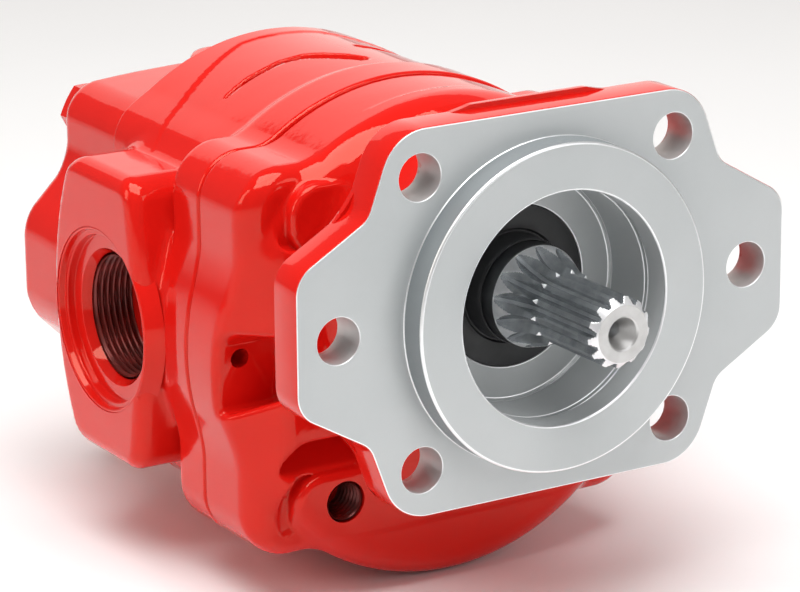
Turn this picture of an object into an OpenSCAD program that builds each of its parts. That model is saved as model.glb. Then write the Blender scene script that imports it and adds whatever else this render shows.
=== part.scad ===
// External gear pump in three castings, with a six-hole mounting flange and a splined shaft.
// Millimetres. The origin is the centre of the flange's mounting face, on the shaft's axis.
// The shaft end faces -Y, the rear cover lies towards +Y, and +Z is up.

/* [Mounting flange] */
// Diameter of the pilot that centres the pump
pilot_d = 101.6; // [99:0.1:104]
// Height of the pilot in front of the mounting face
pilot_h = 9.4; // [7:0.1:12]
// Thickness of the flange plate
flange_t = 13; // [11:0.5:15]
// Height of the flange plate
flange_h = 119.2; // [117:0.2:124]
// Width of the flange over its two ears
flange_w = 174; // [171:0.5:178]
// Side of the square of the four corner holes
corner_pitch = 89.8; // [87:0.1:92]
// Distance between the two ear holes
ear_pitch = 146; // [143:0.5:148]
// Diameter of the six mounting holes
mount_hole_d = 14.3; // [13:0.1:15]
// Diameter of the open bore round the shaft end
front_bore_d = 72.3; // [70:0.1:74]
// Depth of the open bore from the pilot's end
front_bore_depth = 29.4; // [27:0.2:31]

/* [Body] */
// Distance between the two gear axes
gear_centres = 51; // [50:0.25:52]
// Diameter of the round body at its joint flanges
body_d = 156; // [153:1:160]
// Front cover's length behind the mounting face
front_cover_l = 85; // [83:0.5:88]
// Length of the gear housing
housing_l = 82.5; // [80.5:0.5:84]
// Length of the rear cover
rear_cover_l = 42.5; // [41:0.5:47]
// Depth of the front cover's round body in front of its joint
front_body_t = 35; // [33:0.5:37]
// Depth of the gear housing's front joint flange
front_band_t = 18; // [15:0.5:20]
// Depth of the gear housing's rear joint flange
rear_band_t = 19; // [15:0.5:21]
// Half the width between the centres of the corner lobes
lobe_x = 57; // [56:0.5:59]
// Half the height between the centres of the corner lobes
lobe_z = 47; // [46:0.5:49]
// Radius of a corner lobe
lobe_r = 15.5; // [14:0.25:17]
// Width of the square body behind the front joint flange
block_w = 115; // [112:0.5:118]
// Height of the square body behind the front joint flange
block_h = 116; // [114:0.5:118]

/* [Ports] */
// Distance between the two port faces
port_span = 168; // [164:0.5:172]
// Distance of the port axis behind the front joint
port_y_in = 46.8; // [45:0.1:48]
// Minor diameter of the port thread
port_thread_d = 39; // [37:0.25:41]
// Diameter of the machined spot face
spot_d = 57.6; // [55:0.2:60]
// Depth of the spot face
spot_depth = 5; // [3:0.25:6]
// Height of the port boss
port_boss_h = 96.5; // [93:0.5:100]
// Length of the port boss along the pump
port_boss_l = 62.6; // [61:0.2:63.4]

/* [Shaft and gears] */
// Number of spline teeth
spline_teeth = 13; // [11:1:15]
// Outer diameter of the spline
spline_d = 21.8; // [20.5:0.1:23]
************
### [Your task]
Please quote the data above in full, with no line missing.

### [Written answer]
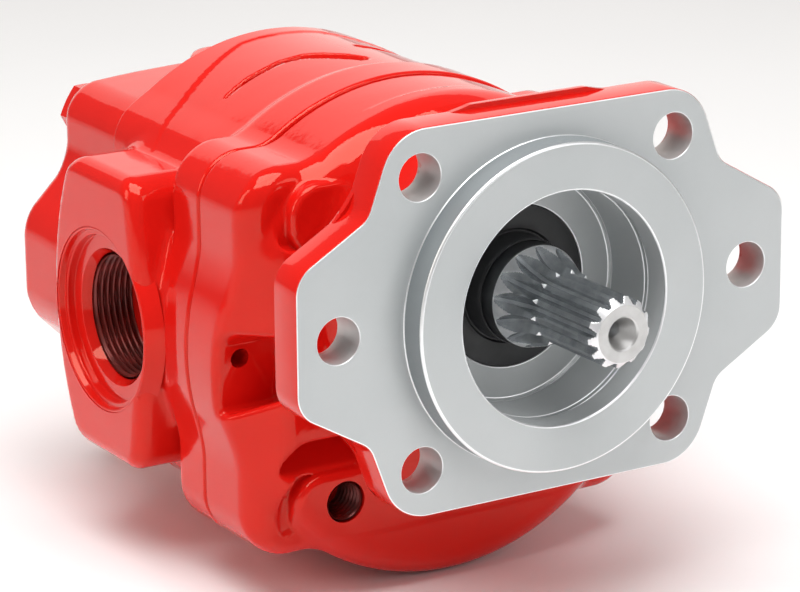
Turn this picture of an object into an OpenSCAD program that builds each of its parts. That model is saved as model.glb. Then write the Blender scene script that imports it and adds whatever else this render shows.
=== part.scad ===
// External gear pump in three castings, with a six-hole mounting flange and a splined shaft.
// Millimetres. The origin is the centre of the flange's mounting face, on the shaft's axis.
// The shaft end faces -Y, the rear cover lies towards +Y, and +Z is up.

/* [Mounting flange] */
// Diameter of the pilot that centres the pump
pilot_d = 101.6; // [99:0.1:104]
// Height of the pilot in front of the mounting face
pilot_h = 9.4; // [7:0.1:12]
// Thickness of the flange plate
flange_t = 13; // [11:0.5:15]
// Height of the flange plate
flange_h = 119.2; // [117:0.2:124]
// Width of the flange over its two ears
flange_w = 174; // [171:0.5:178]
// Side of the square of the four corner holes
corner_pitch = 89.8; // [87:0.1:92]
// Distance between the two ear holes
ear_pitch = 146; // [143:0.5:148]
// Diameter of the six mounting holes
mount_hole_d = 14.3; // [13:0.1:15]
// Diameter of the open bore round the shaft end
front_bore_d = 72.3; // [70:0.1:74]
// Depth of the open bore from the pilot's end
front_bore_depth = 29.4; // [27:0.2:31]

/* [Body] */
// Distance between the two gear axes
gear_centres = 51; // [50:0.25:52]
// Diameter of the round body at its joint flanges
body_d = 156; // [153:1:160]
// Front cover's length behind the mounting face
front_cover_l = 85; // [83:0.5:88]
// Length of the gear housing
housing_l = 82.5; // [80.5:0.5:84]
// Length of the rear cover
rear_cover_l = 42.5; // [41:0.5:47]
// Depth of the front cover's round body in front of its joint
front_body_t = 35; // [33:0.5:37]
// Depth of the gear housing's front joint flange
front_band_t = 18; // [15:0.5:20]
// Depth of the gear housing's rear joint flange
rear_band_t = 19; // [15:0.5:21]
// Half the width between the centres of the corner lobes
lobe_x = 57; // [56:0.5:59]
// Half the height between the centres of the corner lobes
lobe_z = 47; // [46:0.5:49]
// Radius of a corner lobe
lobe_r = 15.5; // [14:0.25:17]
// Width of the square body behind the front joint flange
block_w = 115; // [112:0.5:118]
// Height of the square body behind the front joint flange
block_h = 116; // [114:0.5:118]

/* [Ports] */
// Distance between the two port faces
port_span = 168; // [164:0.5:172]
// Distance of the port axis behind the front joint
port_y_in = 46.8; // [45:0.1:48]
// Minor diameter of the port thread
port_thread_d = 39; // [37:0.25:41]
// Diameter of the machined spot face
spot_d = 57.6; // [55:0.2:60]
// Depth of the spot face
spot_depth = 5; // [3:0.25:6]
// Height of the port boss
port_boss_h = 96.5; // [93:0.5:100]
// Length of the port boss along the pump
port_boss_l = 62.6; // [61:0.2:63.4]

/* [Shaft and gears] */
// Number of spline teeth
spline_teeth = 13; // [11:1:15]
// Outer diameter of the spline
spline_d = 21.8; // [20.5:0.1:23]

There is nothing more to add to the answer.